* **WHAT IS ASKED**
Exactly reproduce each line of the listing that follows.

* **LISTED ENTRIES**

====

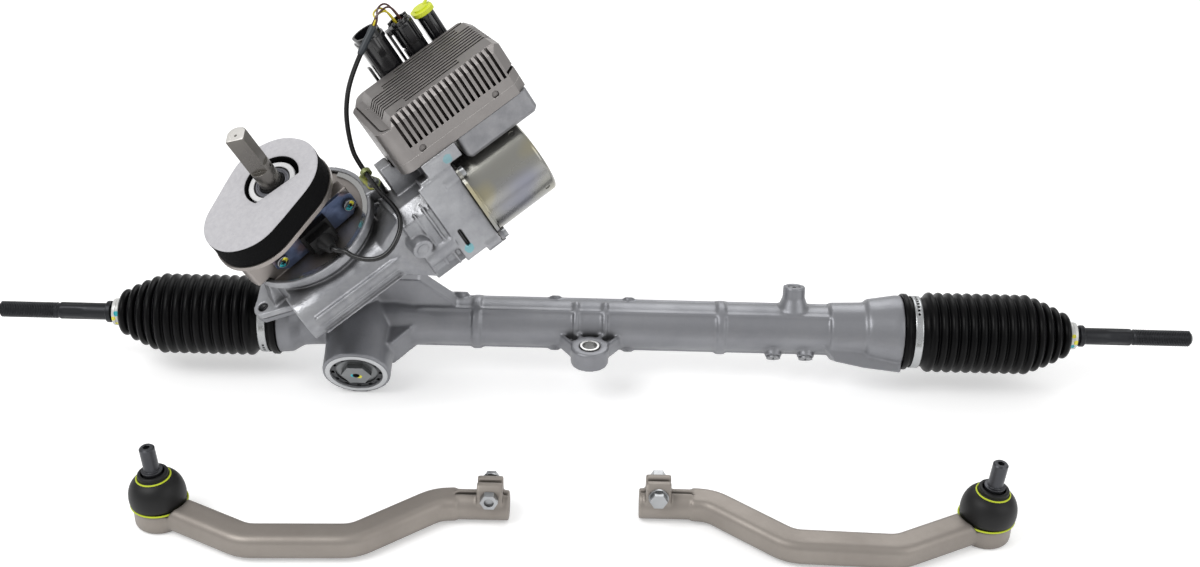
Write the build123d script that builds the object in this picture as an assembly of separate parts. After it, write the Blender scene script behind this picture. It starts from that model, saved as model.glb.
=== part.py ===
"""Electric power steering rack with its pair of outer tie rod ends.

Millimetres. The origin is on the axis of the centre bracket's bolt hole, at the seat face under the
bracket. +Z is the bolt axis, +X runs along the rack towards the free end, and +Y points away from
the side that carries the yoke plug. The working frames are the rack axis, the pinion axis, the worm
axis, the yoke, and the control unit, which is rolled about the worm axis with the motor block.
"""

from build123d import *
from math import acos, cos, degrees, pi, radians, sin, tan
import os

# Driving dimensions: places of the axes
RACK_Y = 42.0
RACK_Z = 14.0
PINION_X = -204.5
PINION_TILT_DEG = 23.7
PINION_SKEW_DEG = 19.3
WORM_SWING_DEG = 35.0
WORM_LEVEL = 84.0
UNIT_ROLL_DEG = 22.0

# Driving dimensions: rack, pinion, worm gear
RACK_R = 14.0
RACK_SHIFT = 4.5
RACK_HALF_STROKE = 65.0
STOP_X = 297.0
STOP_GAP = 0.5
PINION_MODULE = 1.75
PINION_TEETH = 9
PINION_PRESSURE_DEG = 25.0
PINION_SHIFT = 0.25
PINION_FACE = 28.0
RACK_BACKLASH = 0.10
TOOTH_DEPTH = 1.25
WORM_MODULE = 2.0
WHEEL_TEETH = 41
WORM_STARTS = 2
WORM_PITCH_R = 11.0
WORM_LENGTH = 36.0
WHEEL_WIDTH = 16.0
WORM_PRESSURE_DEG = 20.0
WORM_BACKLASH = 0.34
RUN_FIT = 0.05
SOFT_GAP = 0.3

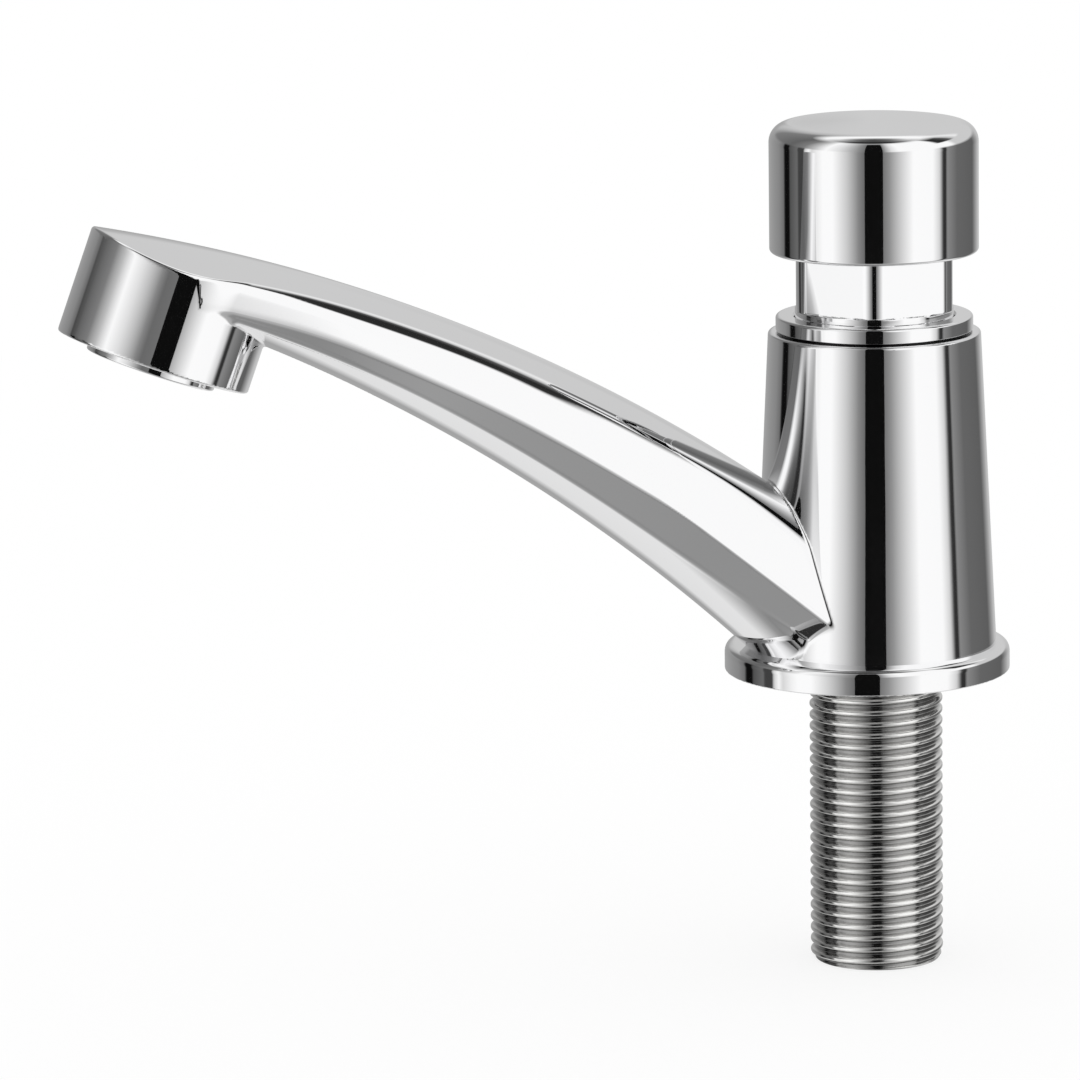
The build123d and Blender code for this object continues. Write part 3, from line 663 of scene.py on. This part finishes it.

====

* **RESULT OF THIS TASK**
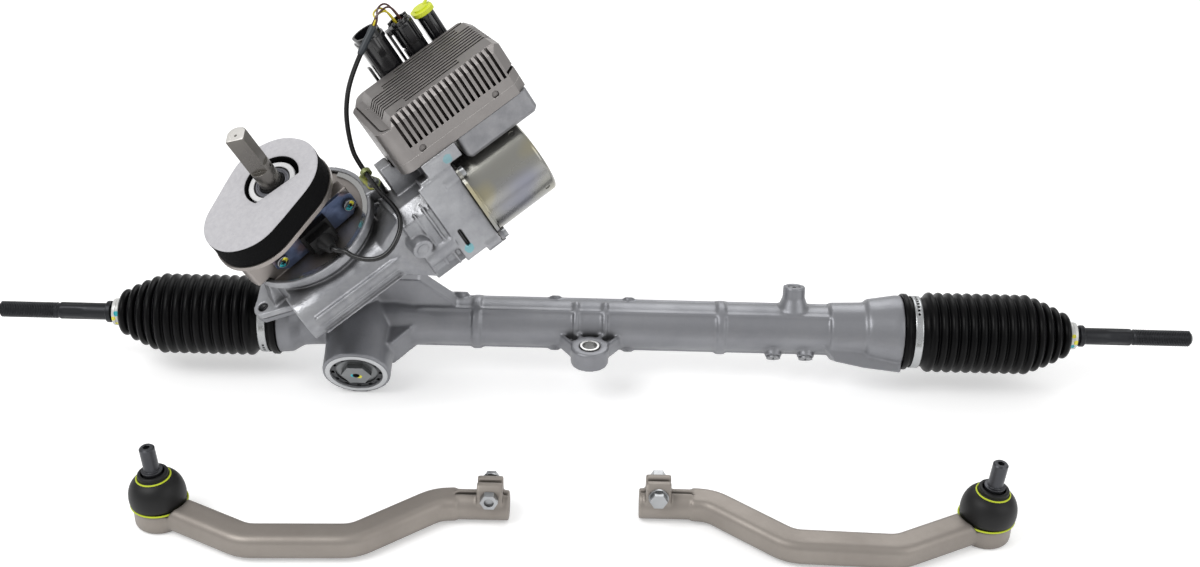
Write the build123d script that builds the object in this picture as an assembly of separate parts. After it, write the Blender scene script behind this picture. It starts from that model, saved as model.glb.
=== part.py ===
"""Electric power steering rack with its pair of outer tie rod ends.

Millimetres. The origin is on the axis of the centre bracket's bolt hole, at the seat face under the
bracket. +Z is the bolt axis, +X runs along the rack towards the free end, and +Y points away from
the side that carries the yoke plug. The working frames are the rack axis, the pinion axis, the worm
axis, the yoke, and the control unit, which is rolled about the worm axis with the motor block.
"""

from build123d import *
from math import acos, cos, degrees, pi, radians, sin, tan
import os

# Driving dimensions: places of the axes
RACK_Y = 42.0
RACK_Z = 14.0
PINION_X = -204.5
PINION_TILT_DEG = 23.7
PINION_SKEW_DEG = 19.3
WORM_SWING_DEG = 35.0
WORM_LEVEL = 84.0
UNIT_ROLL_DEG = 22.0

# Driving dimensions: rack, pinion, worm gear
RACK_R = 14.0
RACK_SHIFT = 4.5
RACK_HALF_STROKE = 65.0
STOP_X = 297.0
STOP_GAP = 0.5
PINION_MODULE = 1.75
PINION_TEETH = 9
PINION_PRESSURE_DEG = 25.0
PINION_SHIFT = 0.25
PINION_FACE = 28.0
RACK_BACKLASH = 0.10
TOOTH_DEPTH = 1.25
WORM_MODULE = 2.0
WHEEL_TEETH = 41
WORM_STARTS = 2
WORM_PITCH_R = 11.0
WORM_LENGTH = 36.0
WHEEL_WIDTH = 16.0
WORM_PRESSURE_DEG = 20.0
WORM_BACKLASH = 0.34
RUN_FIT = 0.05
SOFT_GAP = 0.3

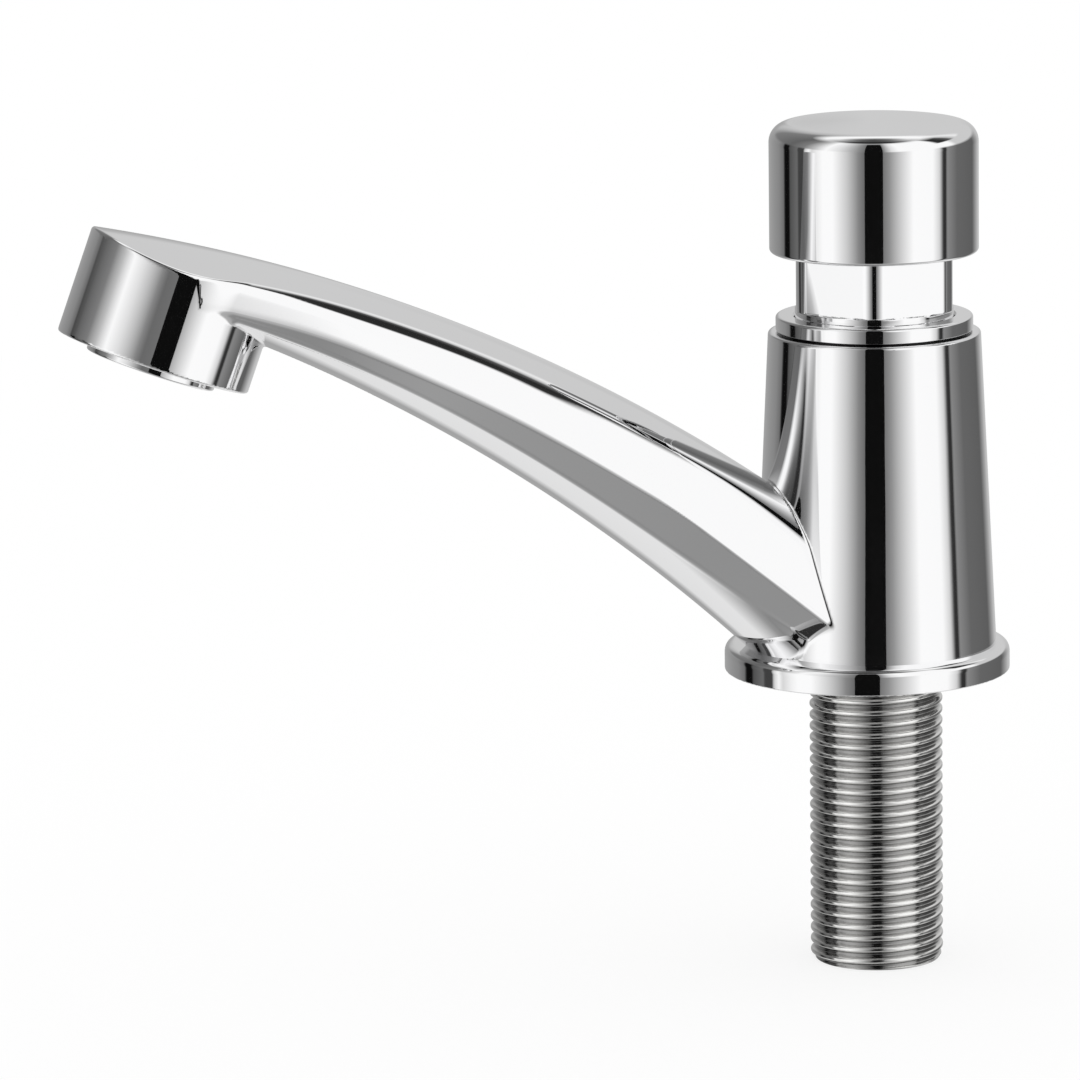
The build123d and Blender code for this object continues. Write part 3, from line 663 of scene.py on. This part finishes it.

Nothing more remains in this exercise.